**COLLECTED MATERIAL:**
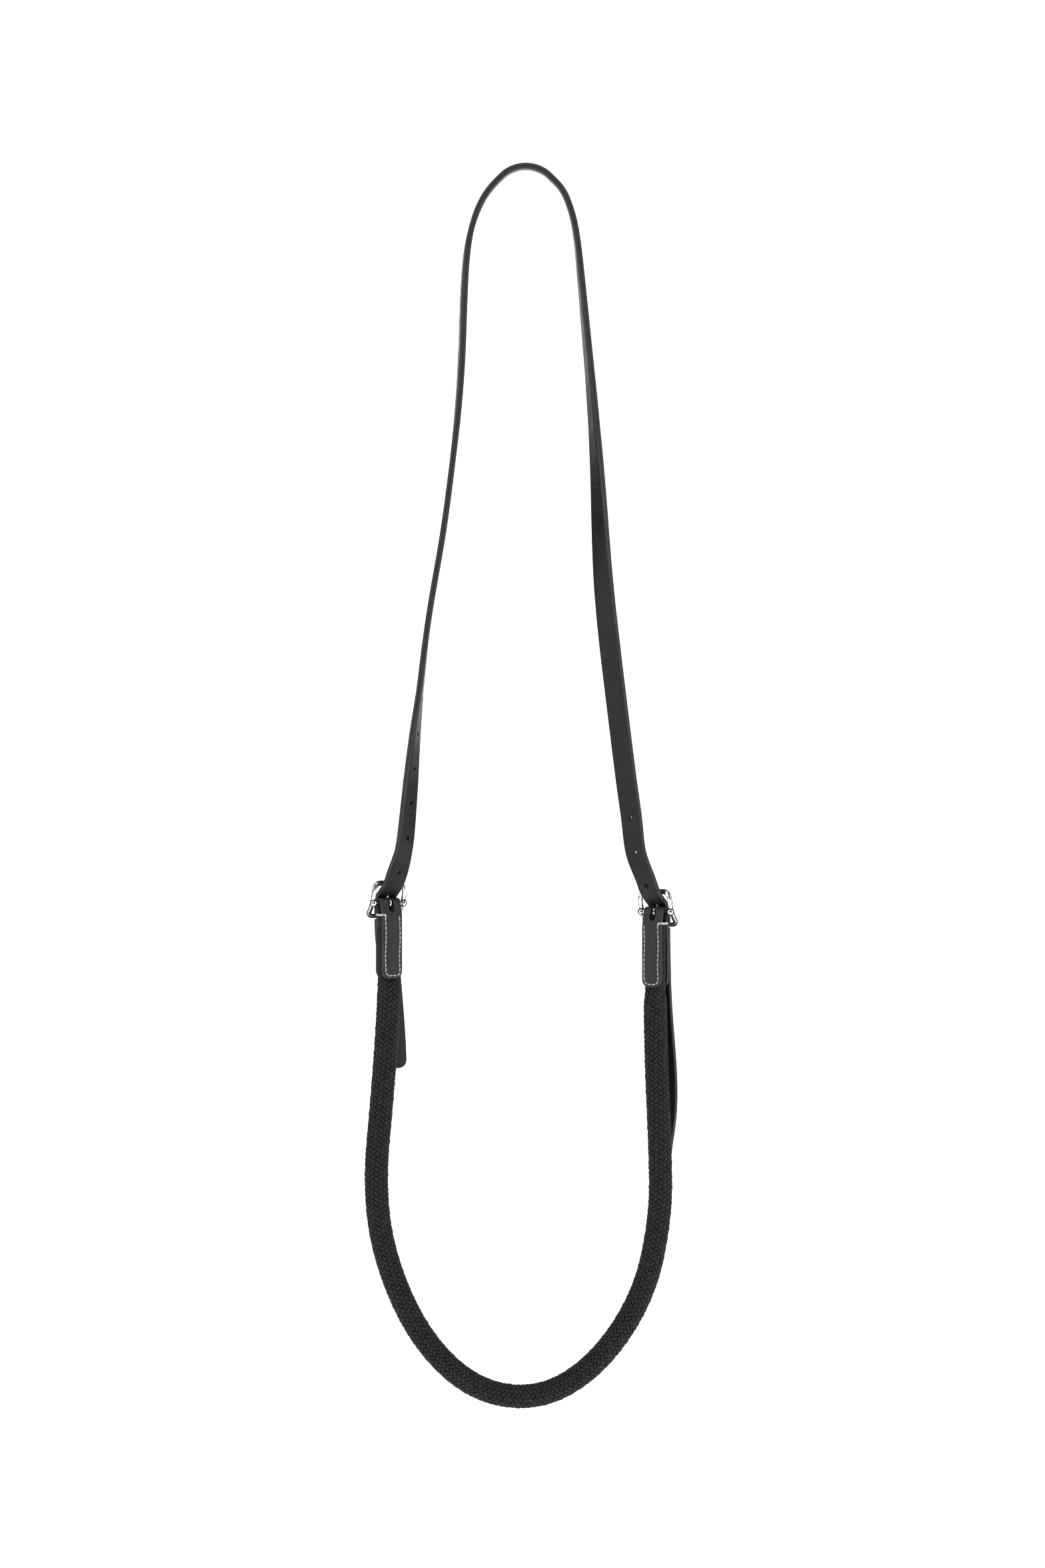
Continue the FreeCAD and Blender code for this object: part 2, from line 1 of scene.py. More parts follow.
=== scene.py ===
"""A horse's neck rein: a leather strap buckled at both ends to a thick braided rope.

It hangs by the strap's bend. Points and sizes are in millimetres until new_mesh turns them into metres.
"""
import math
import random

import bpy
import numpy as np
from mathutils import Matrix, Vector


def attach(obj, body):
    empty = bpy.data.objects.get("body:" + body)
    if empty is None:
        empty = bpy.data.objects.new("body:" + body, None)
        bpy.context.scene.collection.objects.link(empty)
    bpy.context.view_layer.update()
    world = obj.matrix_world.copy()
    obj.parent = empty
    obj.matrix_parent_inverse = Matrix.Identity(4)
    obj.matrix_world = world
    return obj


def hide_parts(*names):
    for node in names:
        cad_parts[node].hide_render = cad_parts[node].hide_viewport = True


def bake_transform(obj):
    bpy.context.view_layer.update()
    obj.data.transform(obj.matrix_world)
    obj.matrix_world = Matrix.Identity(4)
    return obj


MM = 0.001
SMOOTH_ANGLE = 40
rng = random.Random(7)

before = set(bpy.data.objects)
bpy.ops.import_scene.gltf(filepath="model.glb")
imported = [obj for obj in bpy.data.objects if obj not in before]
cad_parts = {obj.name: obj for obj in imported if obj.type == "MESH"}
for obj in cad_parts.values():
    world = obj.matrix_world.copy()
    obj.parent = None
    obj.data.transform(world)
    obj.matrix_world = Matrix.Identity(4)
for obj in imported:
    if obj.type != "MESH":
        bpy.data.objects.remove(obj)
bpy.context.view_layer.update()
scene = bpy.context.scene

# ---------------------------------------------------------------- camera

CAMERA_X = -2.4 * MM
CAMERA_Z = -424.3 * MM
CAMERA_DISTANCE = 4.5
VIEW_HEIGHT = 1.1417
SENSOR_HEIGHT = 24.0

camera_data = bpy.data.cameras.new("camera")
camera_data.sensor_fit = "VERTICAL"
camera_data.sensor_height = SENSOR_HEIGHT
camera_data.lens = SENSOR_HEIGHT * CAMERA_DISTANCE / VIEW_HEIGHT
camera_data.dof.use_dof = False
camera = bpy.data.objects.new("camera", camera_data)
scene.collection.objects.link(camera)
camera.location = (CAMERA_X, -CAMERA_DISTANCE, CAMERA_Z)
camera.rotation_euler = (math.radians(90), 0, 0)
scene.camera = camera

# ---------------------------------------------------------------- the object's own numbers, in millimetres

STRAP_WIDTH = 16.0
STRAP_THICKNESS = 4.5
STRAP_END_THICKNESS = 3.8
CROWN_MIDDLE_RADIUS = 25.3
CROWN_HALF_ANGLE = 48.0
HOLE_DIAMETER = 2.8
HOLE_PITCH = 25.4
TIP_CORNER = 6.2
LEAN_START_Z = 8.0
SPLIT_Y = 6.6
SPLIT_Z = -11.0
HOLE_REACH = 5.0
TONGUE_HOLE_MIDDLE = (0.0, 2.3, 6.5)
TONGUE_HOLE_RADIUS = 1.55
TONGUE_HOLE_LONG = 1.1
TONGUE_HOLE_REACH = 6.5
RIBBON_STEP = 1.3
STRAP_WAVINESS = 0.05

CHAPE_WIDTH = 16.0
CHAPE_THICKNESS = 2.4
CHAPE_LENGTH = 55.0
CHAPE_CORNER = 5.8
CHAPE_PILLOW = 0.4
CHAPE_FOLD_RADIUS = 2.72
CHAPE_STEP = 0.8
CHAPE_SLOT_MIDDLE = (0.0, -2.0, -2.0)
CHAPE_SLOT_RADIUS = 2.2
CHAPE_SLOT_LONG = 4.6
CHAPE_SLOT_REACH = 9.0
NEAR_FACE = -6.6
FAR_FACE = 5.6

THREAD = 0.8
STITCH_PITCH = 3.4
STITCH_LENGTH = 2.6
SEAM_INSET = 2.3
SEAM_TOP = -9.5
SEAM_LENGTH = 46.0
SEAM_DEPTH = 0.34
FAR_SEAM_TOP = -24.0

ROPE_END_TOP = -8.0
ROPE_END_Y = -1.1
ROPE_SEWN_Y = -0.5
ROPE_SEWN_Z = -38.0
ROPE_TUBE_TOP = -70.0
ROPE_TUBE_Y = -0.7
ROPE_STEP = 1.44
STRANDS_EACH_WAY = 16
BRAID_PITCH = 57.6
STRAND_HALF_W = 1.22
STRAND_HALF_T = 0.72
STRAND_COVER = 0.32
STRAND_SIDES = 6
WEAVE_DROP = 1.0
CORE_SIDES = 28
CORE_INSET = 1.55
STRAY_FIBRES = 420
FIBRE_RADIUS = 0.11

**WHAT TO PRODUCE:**
Quote exactly the lines running from the start of the listing above through the line where "for node in" is found, and output no other lines.

**RESULT:**
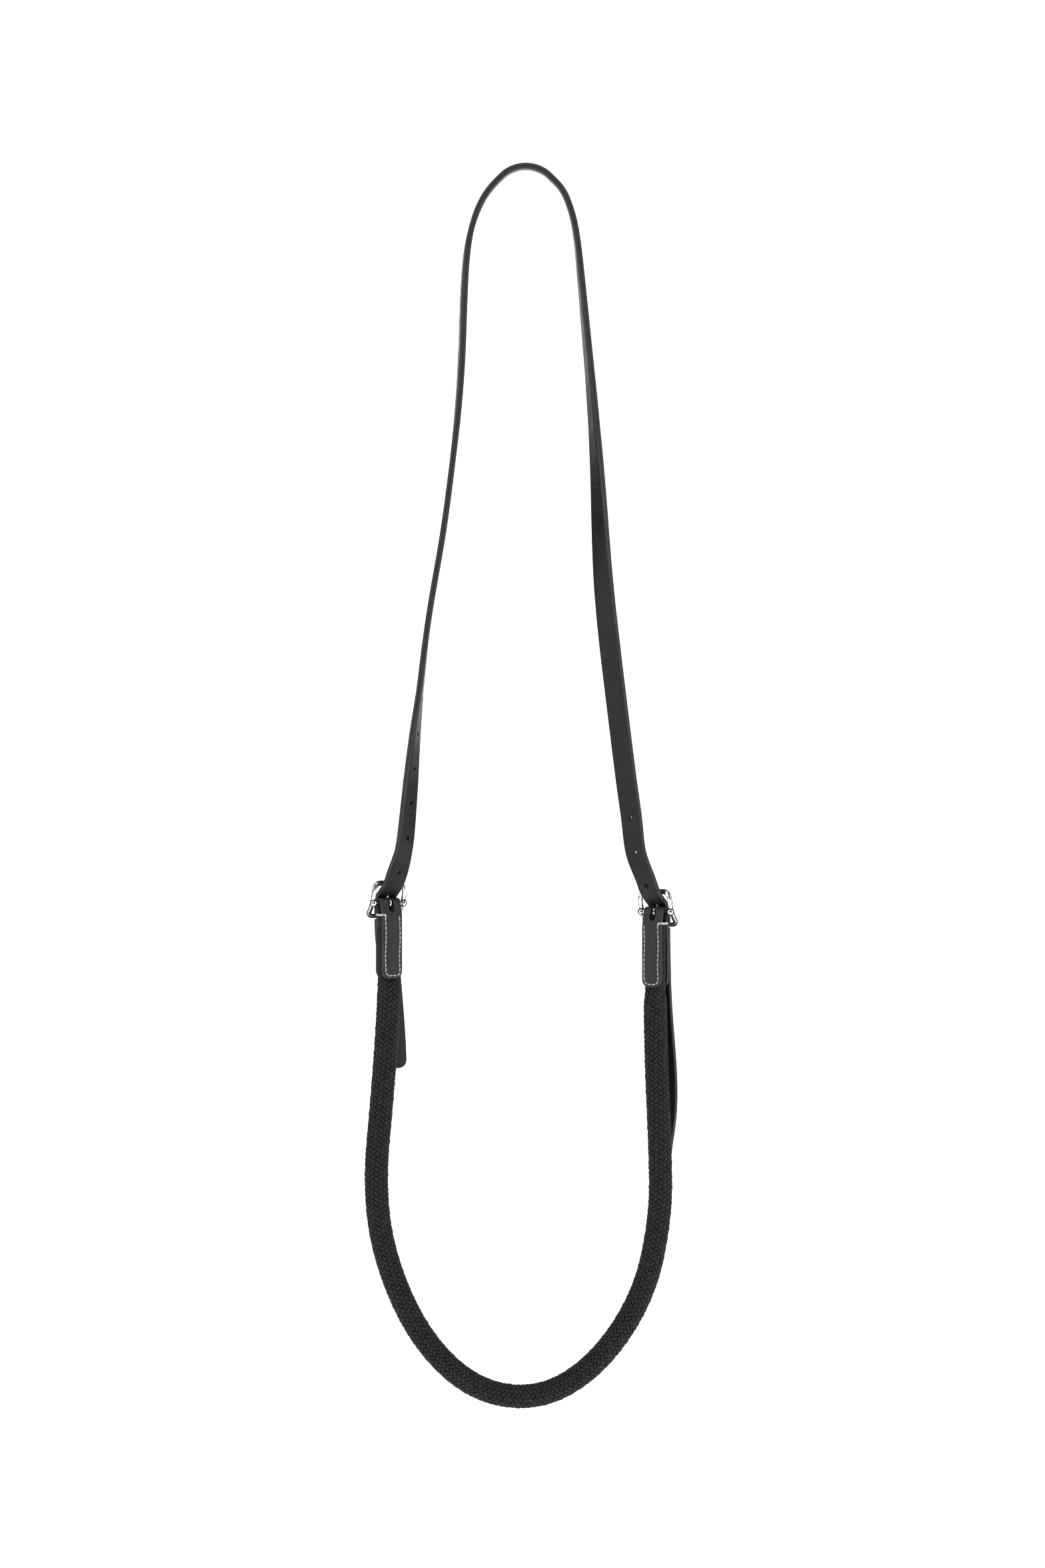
Continue the FreeCAD and Blender code for this object: part 2, from line 1 of scene.py. More parts follow.
=== scene.py ===
"""A horse's neck rein: a leather strap buckled at both ends to a thick braided rope.

It hangs by the strap's bend. Points and sizes are in millimetres until new_mesh turns them into metres.
"""
import math
import random

import bpy
import numpy as np
from mathutils import Matrix, Vector


def attach(obj, body):
    empty = bpy.data.objects.get("body:" + body)
    if empty is None:
        empty = bpy.data.objects.new("body:" + body, None)
        bpy.context.scene.collection.objects.link(empty)
    bpy.context.view_layer.update()
    world = obj.matrix_world.copy()
    obj.parent = empty
    obj.matrix_parent_inverse = Matrix.Identity(4)
    obj.matrix_world = world
    return obj


def hide_parts(*names):
    for node in names:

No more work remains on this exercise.